The sheltered, inconspicuous entrance to the house opens on to an unexpectedly attractive, expansive foyer, awash in light falling from high above. From this stone-floored lobby, with its heavy-banistered staircase, the whole house unfolds: upward to the bedroom and study level, and outward, to the first-floor flow between kitchen and dining area and living room.

And at the centre of this spatial movement -- poised in a double-height zone between the low ceilings of the relatively shadowed kitchen and living room, and between the ground and the large skylights in the second-storey ceiling far overhead -- stands a large, simple dining room table. Mr. Farrow's front-and-centre positioning of the dining area speaks of a family that loves to entertain, intimately and informally. And together with the ample foyer, this focus on dining expresses what might be called the architectural storyline of the house, its celebration throughout of the sociable pleasures of life, conversation, togetherness.

This theme carries on up the stairs, into the second level. There, off to one side of the sky-lit atrium and overlooking the dining area, is a sunny room set aside as a study. Though comfortable and suitable for reading or working at a computer, this place at the heart of the house is nearly a crossroads. It is more open than a scholar's den, less secluded than an ordinary hobby room or retreat -- quieter than a family room, that is, yet still another space of family gathering and traffic. (There is a family room, by the way, located in the finished basement and opening toward the garden and the ravine beyond.)

A few peripheral things about the house could have stood more thought and could still stand a certain lightening up, in my view: the too-ponderous railings around the terraces and on the stairs, for example, and the monotonous whiteness of every wall and of all the trim that is not dark.
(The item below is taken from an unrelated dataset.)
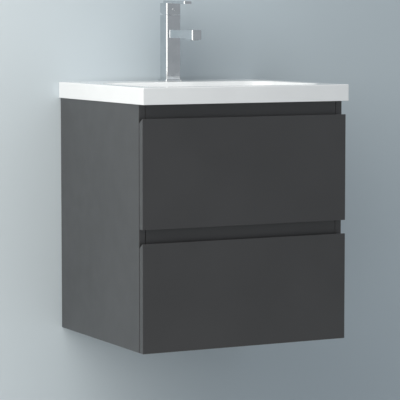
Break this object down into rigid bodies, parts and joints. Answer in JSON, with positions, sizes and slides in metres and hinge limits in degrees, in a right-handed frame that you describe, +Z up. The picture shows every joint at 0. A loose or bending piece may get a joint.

But these are minor, and easily reversible, defects in a house that, in most respects, is an expert piece of domestic design. Mr. Farrow has achieved his admirable goal of making a new structure that incorporates much of what was old. He has provided an instance of recycling serviceable architecture from the past into new building for the future, and he has done so without leaving a hybrid monstrosity on the street. In the current architectural climate, where designers are often called upon to deposit fantasy villas and turreted palaces on curbsides throughout suburbia, making an honest, robust house in Forest Hill is an accomplishment not to be sneezed at.